While still an undergraduate student at Brooklyn College, I had the good fortune to study independently with Dr. Ernest McClain, who taught me how f the Pythagorean tradition — better known as the “Harmony of the Spheres” — was the key to deciphering the mathematical riddles embedded within Plato’s dialogues in passages that had plagued classical scholars for centuries.  During my two years of study with McClain, I also managed to audit a few courses at a Chasidic Yeshiva in Crown Heights, Brooklyn.  To my surprise and delight I discovered that mathematical riddles, very much like the ones McClain taught me to discern within Plato’s dialogues, also appeared in two sacred Jewish texts: Abraham’s Sefer Yetzirah and an 18th century Kabbalistic text known The Tanya.  My findings were published in Dr. McClain’s first book, The Myth of Invariance: the Origin of the Gods, Mathematics and Music from the RG Veda to Plato.

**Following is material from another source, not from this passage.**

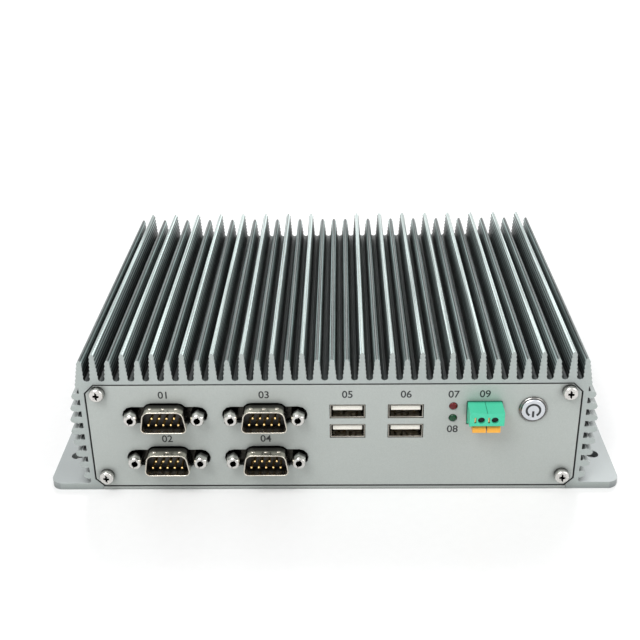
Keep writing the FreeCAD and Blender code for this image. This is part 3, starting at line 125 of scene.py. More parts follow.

After graduating from college, McClain and I lost touch with one another, but we both spent the next 30 years trying to decipher the Book of Creation completely unaware of the other’s efforts. By 2006, I was able to complete a draft of my first book in which I deciphered all of the text’s mathematical riddles and managed to unravel exactly how they were all directly encrypted within the holiest name of God, יהוה (YHVH, Yahweh, or Jehovah). I then applied this mathematical יהוה template to the textual exegesis of the Hebrew Bible. Despite the academic world’s inability to ever link the two texts together, it turns out that they are tightly coupled. Key passages of Biblical allegory are embroidered around this lost Abrahamic mathematics.  One might go so far as to suggest that יהוה is effectively the owner’s manual for the Hebrew Scriptures.

Once I completed my first book, I reconnected with my old mentor, who was 88 at the time. During that meeting, McClain admitted to me that I had been his only student in Pythagorean studies throughout his long teaching career, and he was thrilled that I stayed with it. After reading a draft of my book, he graciously offered to write my Foreword. He then gave a copy to his mentor, Siegmund Levarie. After reading my book, Levarie invited me to his brownstone in Brooklyn. Not being one for small talk, he peered down at me over his half-frame reading glasses, and in his thick Viennese accent said, “You know son, you’re the only living person to have figured out the Sefer Yetzirah.” My response was a bit cocky: “What do you mean the only living person?” Since I was quite sure that I was the only person to have figured out this arcane text. With that, Levarie seemed to bolt upstairs to his library, waving for me to follow him. He took down a large leather-bound book from the shelves and laid it out on his desk. It was a German text called Harmonikale Symbolik des Alterthum (The Harmonic Symbolism of Antiquity). It was written in 1868 by a German judge and member of the Prussian Reichstag named Albert von Thimus. Levarie said it took him 35 years to find a copy of this text. As we leafed through its pages together, he turned to a page that spoke about the Sefer Yetzirah and then he turned to a mathematical table that closely resembled the 231 Gates “master” Table that I had painstakingly derived from the Sefer Yetzirah. Minor differences between the harmonic table that I derived and the von Thimus version proved to be important when I applied my table to the exegesis of Biblical allegory. As of this writing, the von Thimus’ text still has not been translated into English, so it is difficult for me to assess whether von Thimus was also able to tightly couple this mathematics to Biblical allegory in the same way that I did. What I took away from this remarkable day with Professor Levarie, is that I might not have been the first to decipher the Sefer Yetzirah, but by showing me the von Thimus text, Levarie had effectively corroborated my work.